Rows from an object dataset
----
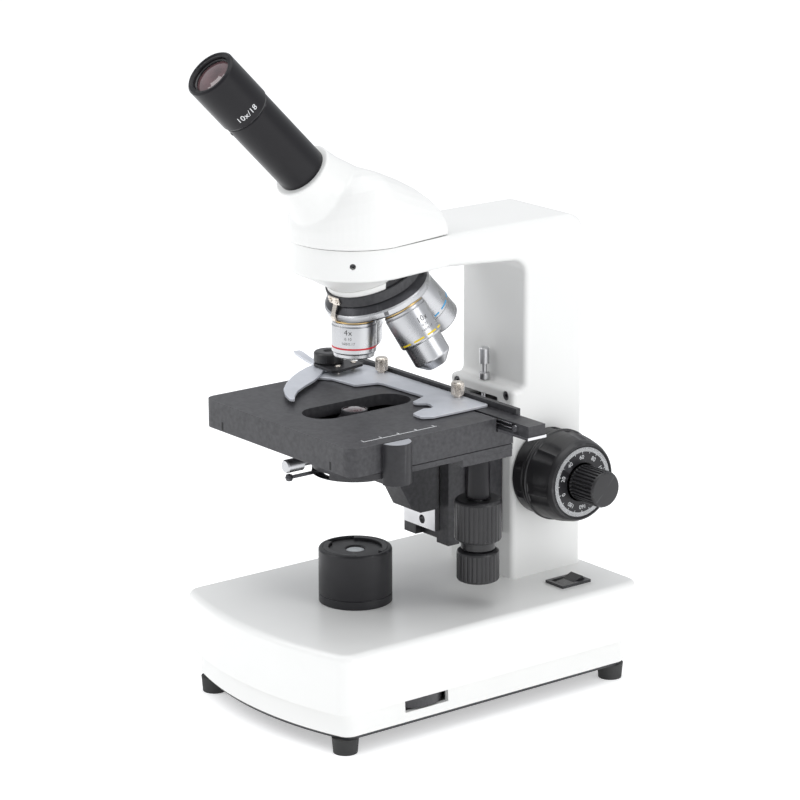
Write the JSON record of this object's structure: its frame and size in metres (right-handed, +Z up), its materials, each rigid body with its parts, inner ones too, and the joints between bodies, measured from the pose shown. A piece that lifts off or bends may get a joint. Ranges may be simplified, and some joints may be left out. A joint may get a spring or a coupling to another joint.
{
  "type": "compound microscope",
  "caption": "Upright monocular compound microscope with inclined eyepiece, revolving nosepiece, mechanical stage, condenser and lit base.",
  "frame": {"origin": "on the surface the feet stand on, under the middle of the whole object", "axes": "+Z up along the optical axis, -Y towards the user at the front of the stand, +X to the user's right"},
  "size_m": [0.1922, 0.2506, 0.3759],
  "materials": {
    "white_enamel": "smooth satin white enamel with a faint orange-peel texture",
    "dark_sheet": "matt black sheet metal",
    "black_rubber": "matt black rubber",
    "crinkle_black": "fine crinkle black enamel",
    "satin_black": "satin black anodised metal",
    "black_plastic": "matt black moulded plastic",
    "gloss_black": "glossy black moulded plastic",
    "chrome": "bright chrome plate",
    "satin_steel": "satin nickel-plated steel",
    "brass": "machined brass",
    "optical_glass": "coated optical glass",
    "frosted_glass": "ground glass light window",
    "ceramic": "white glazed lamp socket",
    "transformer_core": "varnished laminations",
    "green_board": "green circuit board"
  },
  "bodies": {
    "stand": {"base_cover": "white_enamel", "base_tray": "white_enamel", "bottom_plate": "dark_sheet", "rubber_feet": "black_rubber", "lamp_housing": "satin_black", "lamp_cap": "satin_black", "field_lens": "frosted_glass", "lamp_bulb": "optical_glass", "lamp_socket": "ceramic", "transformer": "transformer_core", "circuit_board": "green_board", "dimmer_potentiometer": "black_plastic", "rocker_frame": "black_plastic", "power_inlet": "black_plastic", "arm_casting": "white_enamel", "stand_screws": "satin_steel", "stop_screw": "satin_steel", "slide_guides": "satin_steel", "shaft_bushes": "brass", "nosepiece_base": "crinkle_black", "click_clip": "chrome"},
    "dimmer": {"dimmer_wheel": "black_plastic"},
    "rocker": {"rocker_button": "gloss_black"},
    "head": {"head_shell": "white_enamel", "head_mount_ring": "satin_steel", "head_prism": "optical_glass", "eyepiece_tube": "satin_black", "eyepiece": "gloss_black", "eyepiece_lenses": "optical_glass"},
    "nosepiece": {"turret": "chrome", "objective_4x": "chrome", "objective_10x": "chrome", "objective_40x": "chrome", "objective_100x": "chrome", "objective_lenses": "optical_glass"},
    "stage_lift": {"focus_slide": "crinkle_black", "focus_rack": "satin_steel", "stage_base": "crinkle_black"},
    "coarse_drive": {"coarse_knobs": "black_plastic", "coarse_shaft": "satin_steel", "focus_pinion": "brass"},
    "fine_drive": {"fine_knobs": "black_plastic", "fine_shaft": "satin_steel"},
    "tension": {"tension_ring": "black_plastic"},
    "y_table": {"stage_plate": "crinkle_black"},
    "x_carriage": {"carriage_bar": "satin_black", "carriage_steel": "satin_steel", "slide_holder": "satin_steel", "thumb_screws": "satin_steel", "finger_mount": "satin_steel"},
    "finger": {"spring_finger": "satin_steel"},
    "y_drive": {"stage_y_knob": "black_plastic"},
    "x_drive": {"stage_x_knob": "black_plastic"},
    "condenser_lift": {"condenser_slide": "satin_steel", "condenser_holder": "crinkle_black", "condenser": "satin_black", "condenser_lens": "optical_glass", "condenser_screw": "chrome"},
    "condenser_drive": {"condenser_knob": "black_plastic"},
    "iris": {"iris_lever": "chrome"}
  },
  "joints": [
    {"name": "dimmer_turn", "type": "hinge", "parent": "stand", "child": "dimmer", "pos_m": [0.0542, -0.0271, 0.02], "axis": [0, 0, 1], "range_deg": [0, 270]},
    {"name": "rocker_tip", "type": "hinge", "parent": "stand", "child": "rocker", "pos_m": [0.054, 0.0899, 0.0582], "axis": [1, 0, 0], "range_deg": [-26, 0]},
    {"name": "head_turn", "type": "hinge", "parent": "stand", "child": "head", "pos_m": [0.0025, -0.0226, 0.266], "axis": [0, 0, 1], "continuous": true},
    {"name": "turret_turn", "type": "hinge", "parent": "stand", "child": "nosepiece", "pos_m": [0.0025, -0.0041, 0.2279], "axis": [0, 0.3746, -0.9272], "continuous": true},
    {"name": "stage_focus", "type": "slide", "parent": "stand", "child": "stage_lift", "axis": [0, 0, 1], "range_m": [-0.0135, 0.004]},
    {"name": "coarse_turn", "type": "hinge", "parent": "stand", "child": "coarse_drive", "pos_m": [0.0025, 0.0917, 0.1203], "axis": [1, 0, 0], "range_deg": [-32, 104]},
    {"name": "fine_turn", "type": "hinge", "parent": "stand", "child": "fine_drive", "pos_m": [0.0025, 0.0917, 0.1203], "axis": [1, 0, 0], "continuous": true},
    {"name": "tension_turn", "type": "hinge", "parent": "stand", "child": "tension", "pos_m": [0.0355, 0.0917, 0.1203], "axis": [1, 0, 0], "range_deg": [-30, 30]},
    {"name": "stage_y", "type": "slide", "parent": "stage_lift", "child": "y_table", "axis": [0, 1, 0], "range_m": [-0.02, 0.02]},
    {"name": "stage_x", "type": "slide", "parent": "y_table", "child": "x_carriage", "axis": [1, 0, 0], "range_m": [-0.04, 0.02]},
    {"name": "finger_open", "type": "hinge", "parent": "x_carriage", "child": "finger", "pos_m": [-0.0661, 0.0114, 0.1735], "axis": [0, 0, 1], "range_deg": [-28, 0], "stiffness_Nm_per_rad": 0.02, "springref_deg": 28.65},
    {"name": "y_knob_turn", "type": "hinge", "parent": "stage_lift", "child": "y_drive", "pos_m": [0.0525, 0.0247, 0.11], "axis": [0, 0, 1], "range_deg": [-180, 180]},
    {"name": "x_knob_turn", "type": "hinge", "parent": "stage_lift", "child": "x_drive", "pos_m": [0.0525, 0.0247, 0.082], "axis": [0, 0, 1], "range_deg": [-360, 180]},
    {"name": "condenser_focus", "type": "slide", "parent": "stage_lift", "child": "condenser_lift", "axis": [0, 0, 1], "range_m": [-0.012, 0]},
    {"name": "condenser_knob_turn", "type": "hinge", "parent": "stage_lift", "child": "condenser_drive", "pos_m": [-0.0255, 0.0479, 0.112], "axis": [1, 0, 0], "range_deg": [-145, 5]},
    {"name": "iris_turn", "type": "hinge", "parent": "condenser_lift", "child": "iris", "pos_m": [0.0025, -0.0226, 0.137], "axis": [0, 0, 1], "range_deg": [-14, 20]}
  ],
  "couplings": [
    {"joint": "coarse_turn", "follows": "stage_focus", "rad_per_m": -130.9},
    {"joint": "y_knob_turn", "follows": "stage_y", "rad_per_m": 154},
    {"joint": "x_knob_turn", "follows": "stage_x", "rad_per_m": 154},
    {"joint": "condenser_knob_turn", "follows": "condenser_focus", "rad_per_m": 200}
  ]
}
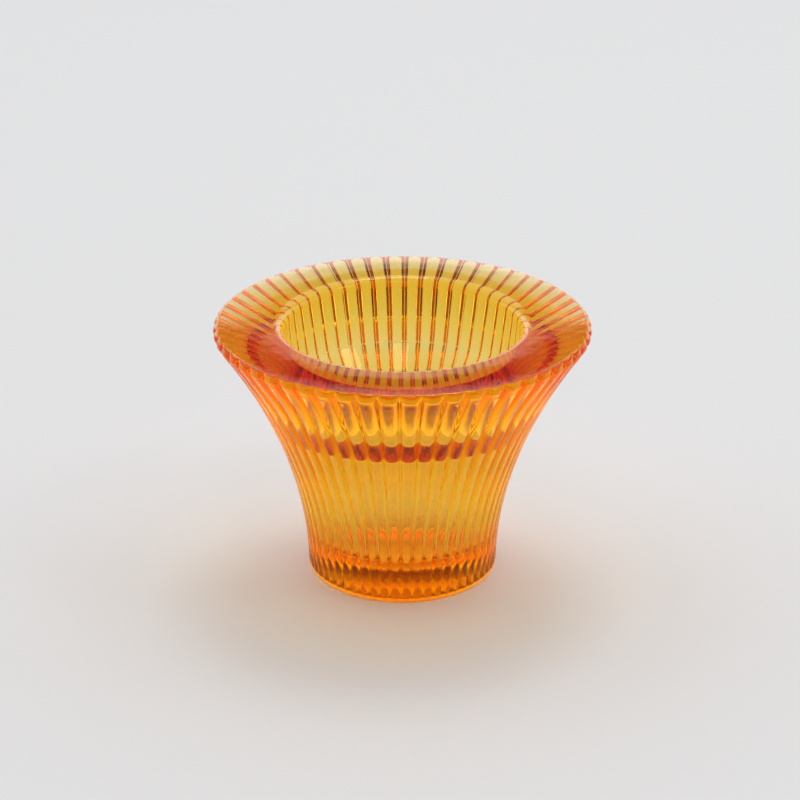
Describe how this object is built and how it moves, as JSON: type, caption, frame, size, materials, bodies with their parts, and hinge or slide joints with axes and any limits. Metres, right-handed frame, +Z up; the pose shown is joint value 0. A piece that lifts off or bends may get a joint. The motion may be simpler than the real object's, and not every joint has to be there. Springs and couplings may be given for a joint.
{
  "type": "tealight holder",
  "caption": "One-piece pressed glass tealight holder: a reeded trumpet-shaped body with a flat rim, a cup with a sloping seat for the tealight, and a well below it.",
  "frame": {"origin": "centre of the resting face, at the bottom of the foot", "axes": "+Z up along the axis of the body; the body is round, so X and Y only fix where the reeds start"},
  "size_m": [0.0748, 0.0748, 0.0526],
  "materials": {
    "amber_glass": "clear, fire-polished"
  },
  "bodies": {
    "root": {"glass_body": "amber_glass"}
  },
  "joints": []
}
----
** Goal of the exercise **
Search the data above for the string "bodies" and copy each line that has it.

** The answer **
Write the JSON record of this object's structure: its frame and size in metres (right-handed, +Z up), its materials, each rigid body with its parts, inner ones too, and the joints between bodies, measured from the pose shown. A piece that lifts off or bends may get a joint. Ranges may be simplified, and some joints may be left out. A joint may get a spring or a coupling to another joint.
  "bodies": {
Describe how this object is built and how it moves, as JSON: type, caption, frame, size, materials, bodies with their parts, and hinge or slide joints with axes and any limits. Metres, right-handed frame, +Z up; the pose shown is joint value 0. A piece that lifts off or bends may get a joint. The motion may be simpler than the real object's, and not every joint has to be there. Springs and couplings may be given for a joint.
  "bodies": {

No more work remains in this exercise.